Workflow management software by Aproove can provide the following benefits: 

Improve cost-efficiency

All your workflows are mapped online, including all the steps in the workflow, who is responsible for each step, what are their roles, and variations in decisions. Aproove can also help automate decisions in steps that don’t require human supervision to minimize human errors. In short, Aproove can help improve your business efficiency and reduce costs. 

Improved transparency

With the right workflow management system like Aproove, your team members can access the required information whenever they need it, improving transparency in communications. On the other hand, by letting you assign the right task to the right people, Aproove would also ensure improved accountability and adherence to required workflow steps, especially when you need a full audit trail and compliance.

Improved collaboration

With integrated tools, automated and easy visualization of workflows, and smart notifications, Aproove can help different team members and teams to collaborate smoothly on a single dashboard to improve work efficiency. No more siloed systems in different departments and teams. Full visibility across the entire business. 

Easier change management

When you change policies and rules within the company, a workflow management software provides flexibility in incorporating the new policies to the existing processes. Workflow provides businesses with a better way to evaluate new policies and the impact on revenue and profitability. Tasks only get sent to the relevant person or team at the correct stage in the workflow; any workflow complexity is hidden from the end-users making life much easier for them.

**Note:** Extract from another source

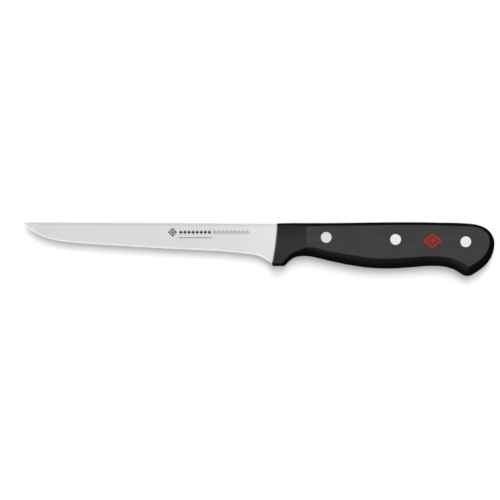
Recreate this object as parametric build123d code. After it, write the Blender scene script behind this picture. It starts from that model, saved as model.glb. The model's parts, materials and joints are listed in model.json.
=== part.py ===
from build123d import *
import math
import os

# Boning knife with a fixed blade, a full tang and two riveted handle scales.
#
# The knife lies on its right side on the plane z = 0.  +X runs from the point of the blade
# to the butt of the handle, +Y from the cutting edge to the spine, and +Z from the right
# side to the left side.  The origin is the bottom centre of the knife's box.
#
# The outlines below are drawn in the handle's own plane: x back from the front top corner
# of the handle, y up from it, and z out of the middle plane of the steel.

# ---------------------------------------------------------------- driving dimensions, mm
BLADE_LENGTH = 140.3        # point to the front top corner of the handle
HANDLE_THICKNESS = 16.0     # across both scales
TANG_THICKNESS = 2.0        # sheet steel
SPINE_THICKNESS = 1.95      # ground steel where the blade leaves the handle
DISTAL_TAPER = 0.0062       # spine thickness lost for each mm towards the point
SPINE_EASE_WIDTH = 1.5      # softened strip beside the spine, on each side
SPINE_EASE_DEPTH = 0.12     # and how far it falls below the blade's face
SPINE_EASE_SHARE = 0.2      # its most at the point, as a share of the blade's depth there
POINT_TAPER_LENGTH = 7.0    # the last stretch, which thins to nothing at the point
POINT_THICKNESS = 0.15      # left at the very point, as a share of full thickness
SHOULDER_THICKNESS = 0.5    # behind the sharpened strip
BEVEL_WIDTH = 0.8           # sharpened strip along the edge, on each side
BEVEL_SHARE = 0.6           # its most at the point, as a share of the blade's depth there
EDGE_THICKNESS = 0.04       # the edge itself
BLUNTEST_EDGE = 0.9         # where it isn't sharpened, as a share of the shoulder
BEVEL_END = 4.2             # the sharpened strip stops this far in front of the tang
BEVEL_FADE = 1.6            # and fades out over this length

RAMP_LENGTH = 16.0          # front of each scale, planed down towards the blade
RAMP_DROP_AT_SPINE = 2.75   # depth taken off at the very front, on the spine side
RAMP_DROP_AT_BELLY = 2.1    # and on the belly side, so that the ramp is slightly twisted
RAMP_SPINE_SIDE = 1.0       # y of the two lines that the twist runs between
RAMP_BELLY_SIDE = -25.0
RAMP_OVERSHOOT = 6.0        # the cut runs this far past the front
BAND_ANGLE_TANG = 70.0      # lean of the handle's rounded rim beside the tang, degrees
BAND_ANGLE_FLAT = 33.0      # lean of the rounded rim where it meets the flat side
RIM_LEVELS = (0.0, 0.25, 0.5, 0.72, 0.88, 1.0)
CREASE_RADIUS = 0.4         # softened crease around each flat side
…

Having a defined individual “to-do” list with clear deadlines improves efficiency.

End Words

Given today’s fast-paced evolution of business processes, remote employees, variations in tools and solutions, and especially a very competitive market, workflow creation and management are now a necessity for any business. 

A proper workflow would allow the business to visualize the business process better, measure the performance, and eliminate bottlenecks and redundancies while improving effectiveness in the long-run.